To say that a lab is a site of knowledge production is obvious, but for many anthropologists that statement never transcends the frontier of a cultural consensus. While writing this post, I cannot stop thinking that if I had not been accepted to the CAP program, I would have never had the opportunity to work in a laboratory. A socio-cultural anthropologist has little to do with one, especially in a post-positivist climate where standardized data collection and analysis methods are under suspicion[3]. In addition, anthropology is a very plural discipline that unfortunately only stays together by documents and administrative rationales suggesting that archaeology, linguistics, physical anthropology, and cultural anthropology are one and the same. In MSU, the four-field divide is so stark that almost every major field sits at different buildings.

 The first time I entered the CAP laboratory, I was very nervous. Laboratories have always been foreign to me. A laboratory in English is twice as foreign. In that opportunity, fellows collected materials to exhibit at the Michigan Archaeology Day[4]. Everyone was working with haste. With a list in their hand, an apparent sound understanding of the lab’s geography, and swift and precise movements, returning fellows collected the objects they needed. In my case, I did not even know where to stand. Like everyone else, I had a list in my hand, but I did not know where to find the things listed there. The list that I hoped would be a comforting map to navigate the lab and demonstrate my value as a fellow proved to me very quickly that I had some things to learn first. The list was demanding me to find a trowel. I immediately realized I did not know what that was. When I could get a hold of myself, my work was no longer needed. The objects for the presentation were ready and packed. Now, I always carry a pin in the shape of a trowel on my jacket for academic presentations. It reminds me of my encounter with archaeology, and it is my way of communicating I believe in the value of well-rounded anthropologists and a bridged discipline.

After my first visit to the CAP lab, I have been there many other times. Campus archaeologist Ben Akey has been leading an attempt to catalog the many objects the CAP has collected in recent years. They have also generously mentored me in historical archaeology and the cataloging process. After cataloging with Ben, I cannot overstate how impressed I am with archaeology as a field. Every nail, glass fragment, bottle, and bone are like pieces of an exciting jigsaw puzzle, probably the most challenging I have ever encountered. The catalog of artifacts systematizes each jigsaw puzzle piece to facilitate the analytical work of researchers interested in composing an empirically informed image of our shared past. Working with artifacts, brushes, catalogs, and databases has been novel for me in more ways than one. The most striking of those is reconciling an obvious part of human life we usually take for granted: the importance of objects, their qualities, and trajectories in defining the human experience. The importance of objects is not a mystery for cultural anthropologists, but before entering the CAP lab, I had never worked around them; I never thought about their provenance or classification, and I am profoundly happy by the opportunity CAP provides to do it.  

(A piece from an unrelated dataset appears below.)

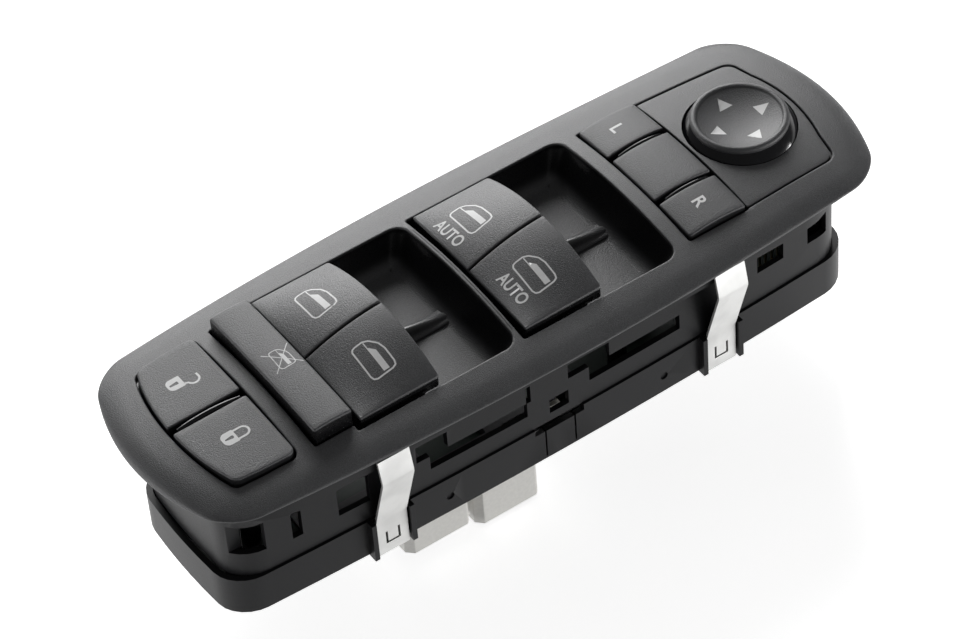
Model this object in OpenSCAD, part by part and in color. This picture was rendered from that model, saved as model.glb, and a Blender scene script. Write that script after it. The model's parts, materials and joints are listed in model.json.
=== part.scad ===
/* [Bezel] */
// Rim of the bezel behind the lock keys
rear_rim = 11.4; // [9:0.1:14]
// Rim of the bezel in front of the mirror panel
front_rim = 12.1; // [10:0.1:15]
// Width of the bezel at its middle
bezel_w = 75.4; // [70:0.2:82]
// Wall of the bezel shell
bezel_wall = 2.2; // [1.6:0.1:2.6]
// Height of the crown above the seat, at the middle
crown_h = 6.5; // [5.5:0.1:8]
// How far each long side bows outward
side_bow = 5; // [0:0.25:6]
// How far each short end bows outward
end_bow = 9; // [4:0.5:10]
// Extra width of the far half, on the windscreen's side
far_extra = 0.6; // [0:0.1:1]
// Share of the side bow that the far front corner gives up
far_fill = 0.45; // [0:0.05:0.6]
// Corner radius of the bezel before the bow
corner_r = 9; // [6:0.5:14]
// Width of the rolled rim
rim_roll = 6; // [4:0.5:8]

/* [Wells and keys] */
// Free finger space from a paddle tip to the well's end
finger_l = 23.3; // [20:0.1:26]
// Width of the wells, side to side
well_w = 54; // [53:0.5:56]
// Floor of the finger wells, below the seat
well_depth = 6; // [5:0.25:7]
// Length of a paddle
paddle_l = 24; // [23.5:0.1:25]
// Rise of a paddle tip above the paddle's outer edge
paddle_rise = 6.2; // [4:0.1:7]
// Wall of the paddles and keys
key_wall = 1.8; // [1.4:0.1:2.2]
// Width of the lockout bar
bar_w = 11.4; // [10:0.1:11.8]
// Length of the lockout bar
bar_l = 49; // [44:0.5:50]
// Height of the lockout bar's top above the seat
bar_h = 10; // [8:0.25:12]
// Width of the lock keys' opening
lock_w = 22.8; // [20:0.1:24]
// Width of the mirror select strip
strip_w = 19.2; // [17:0.1:20]
// Free gap round each key
key_gap = 0.5; // [0.4:0.05:0.7]

/* [Mirror knob] */
// Length of the mirror panel
panel_l = 33.8; // [33.4:0.1:38]
// Radius of the knob's dished rim
knob_r = 13.4; // [12:0.1:14]
// Radius of the ball that the knob's skirt is part of
ball_r = 17.9; // [17:0.1:18.2]
// Height of the tilt centre
tilt_z = -4.4; // [-5:0.1:-4]

/* [Case] */
// How far each end of the bezel reaches past the base cover
case_inset = 9.5; // [8:0.25:14]
// How far the base cover's sides stand in from the walls of the wells
case_in = 0.4; // [0.2:0.05:1]
// Depth of the base cover's floor below the seat
base_depth = 45; // [44:0.5:48]
// Depth of the seam between housing and base cover
seam_depth = 32.3; // [30:0.1:33]
// Wall of the housing and base cover
case_wall = 1.7; // [1.4:0.1:2]
// Depth of the housing's top edge below the seat
top_depth = 8.6; // [8.5:0.1:9.5]
// Depth of the deck that carries the pivots
deck_depth = 12; // [11.5:0.1:13]
// Height of the circuit board's top face above the base cover's underside
board_lift = 5; // [4.6:0.1:5.6]
// Thickness of the circuit board
board_t = 1.6; // [1:0.1:1.8]

/* [Motion] */
// Height of the paddle pivots
pivot_z = -1; // [-1.5:0.1:-0.5]
// Distance from a paddle's back edge to its pivot
pivot_back = 8; // [7:0.1:9]
// Radius of the pivot pins
pivot_r = 2; // [1.5:0.1:2.4]
// Radial clearance of pins and stems
run_fit = 0.06; // [0.03:0.01:0.1]
// Height of the contact sliders' drive pins above the board
drive_lift = 4.8; // [4.4:0.1:5.4]
// Radius of the drive pins
drive_r = 1.5; // [1.2:0.1:1.8]
// Radius of the push stems under the keys
stem_r = 2.5; // [2:0.1:3]
// Free travel of the push keys
key_travel = 1.4; // [1:0.1:1.6]
// Free travel of the lockout bar
bar_travel = 2.2; // [1.6:0.1:2.6]

/* [Connectors and clips] */
// Length of each plug shroud
plug_l = 19.8; // [18:0.1:21]
// Width of each plug shroud
plug_w = 13; // [12:0.5:14]
// Reach of the main plug shroud below the base cover
main_plug_reach = 16; // [12:0.5:18]
// Reach of the mirror plug shroud below the base cover
mirror_plug_reach = 12.4; // [11:0.1:15]
// Width of the spring clips
clip_w = 9.6; // [8:0.1:11]
// Thickness of the spring clips
clip_t = 0.8; // [0.6:0.1:1]
// How far a spring clip bows out from the case
clip_bow = 6; // [4:0.25:6.5]
// Lengthwise place of the spring clips, either side of the middle
clip_x = 53; // [50:0.5:56]

/* [Hidden] */
$fn = 48;
// Lands between the openings, then every station along the length from the rear end
paddle_gap = 1.5;
bar_land = 5;
well_land = 1.7;
strip_land = 4.6;
bezel_l = rear_rim + lock_w + bar_land + bar_w + 2 * (paddle_gap + paddle_l + finger_l)
    + well_land + 0.4 + strip_land + strip_w + panel_l + front_rim;
half_l = bezel_l / 2;
half_w = bezel_w / 2;
well_y = well_w / 2;
lip_h = 0.3;
crown_fall = 0.0036;
end_fall = 3.2;
lock_x0 = rear_rim - half_l;
lock_x1 = lock_x0 + lock_w;
bar_x0 = lock_x1 + bar_land;
bar_x1 = bar_x0 + bar_w;
rear_tip_x = bar_x1 + paddle_gap + paddle_l;
rear_end_x = rear_tip_x + finger_l;
front_start_x = rear_end_x + well_land;
front_tip_x = front_start_x + paddle_gap + paddle_l;
front_end_x = front_tip_x + finger_l + 0.4;
open_back = 3;
key_y = 25.2;
strip_x0 = front_end_x + strip_land;
strip_x1 = strip_x0 + strip_w;
panel_x1 = strip_x1 + panel_l;
knob_x = strip_x1 + 16.4;
divider_y = 10.3;
divider_t = 1.6;
lock_divider_t = 2;
lock_r = 2.2;
paddle_y = well_y - 1.5;
paddle_split = 0.3;
edge_z = 5.5;
// The mechanism under the paddles, all measured from the split line
rear_pivot_x = rear_tip_x - paddle_l + pivot_back;
front_pivot_x = front_tip_x - paddle_l + pivot_back;
bore_r = pivot_r + run_fit;
post_in = 1.5;
post_out_y = 21.8;
post_t = 1.6;
cheek_y = 3.6;
cheek_t = 2;
stem_y = 11;
arm_y = 17.6;
arm_t = 2;
arm_drop = 2;
slider_half_y = 3;
swing = 8;
deck_t = 2;
deck_z = -deck_depth;
board_depth = base_depth - board_lift;
board_z = -board_depth;
drive_depth = board_depth - drive_lift;
main_plug_depth = base_depth + main_plug_reach;
mirror_plug_depth = base_depth + mirror_plug_reach;
detent_r = 1.5;
detent_reach = 7.6;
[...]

Stupefaction: hoarding vs. faith in science and resources

Encountering archaeology in a lab for the first time also brought a cultural shock. I found myself cataloging and saving tens of nails that, to my neophyte criteria, were the same thing. Those nails were distributed in different places, and registering their presence was important, but should we keep them? I also found myself cataloging hundreds of indefinite glass fragments, meaning it was impossible to assume, at least in the cataloging phase, what they were a part of (bottles, windows, portraits, etc.). Coal fragments, envelopes, plastic pieces, and all sorts of unintelligible things were in my tray, waiting to be classified, packed, and saved. Is somebody going to make sense of all those things that, for most mortals, are just rubble? Are we really going to learn something worth the effort and the resources we invest in, or are we just committing to a scientifically informed hoarding practice? I have received a passionate answer: yes, rubble can tell many things under the appropriate gaze and methods.

I believe faith in science and funding that could seduce a scholar to systematically look into the MSU campus archaeological record are the main drivers of what I privately call “rubble cataloging.” I am willing to join the faith, especially after learning with Ben about historical archaeologists’ efforts to build virtual catalogs to facilitate comparison and sense-making. It is also important to think about how cataloging “everything possible” could be a measure to fight selection bias. Still, I am not convinced about how sustainable or useful that practice is. The faith that transforms rubble into meaningful windows to the past must fight against the same random sample techniques used in archaeological excavations? I don’t think so, but I have yet to witness what the proper funding and an expert scholar can do with all the small things I have cataloged.

But while science and enough funding happen, rubble cataloging has an important role to play. Should we think about rubble cataloging in a way that is not solely related to knowledge production? What about rubble cataloging for teaching and outreach? Regarding outreach, it is possible to circle back to knowledge production. Could we think of citizen rubble cataloging? I am convinced rubble cataloging can be productive because I have found it productive. The discipline of systematizing information has already invited me to think in a different way about my archive of ethnographic data. Now, I am constantly thinking of how to make it comparable and public in a safe, ethical, and productive way for the anthropological understanding of what makes us human. The constant work with objects in the lab has also enabled me to understand in a new way what archaeology is, why it is important, and the challenges it faces. It is possible citizen rubble cataloging may help the public better understand archaeology and why it is important to support it, just as I have.    


[1] “MSU Campus Archaeology Program,” MSU Campus Archaeology Program, accessed December 10, 2023, https://campusarch.msu.edu/.

[2] The Campus Archaeology Program has partnered with student organizations like the MSU Paranormal Society to explore MSU’s cultural heritage in a way that connects with the interests, concerns and hobbies of MSU students. 

[3] It is important to acknowledge the most radical critiques to the scientific endeavor are not as influential today as they were during the nineties and the first decade of the twenty first century. I believe that is a positive development since science, as a social endeavor with social consequences, is only as good or as bad as the values that inform the overall scientific process and the outcomes its practice produces.

[4] Michigan Archaeology Day is a time in the year (in October) in which professionals and archaeology afficionados meet to discuss recent findings in Michigan and to keep the archaeological community alive through meaningful engagement between experts and citizens.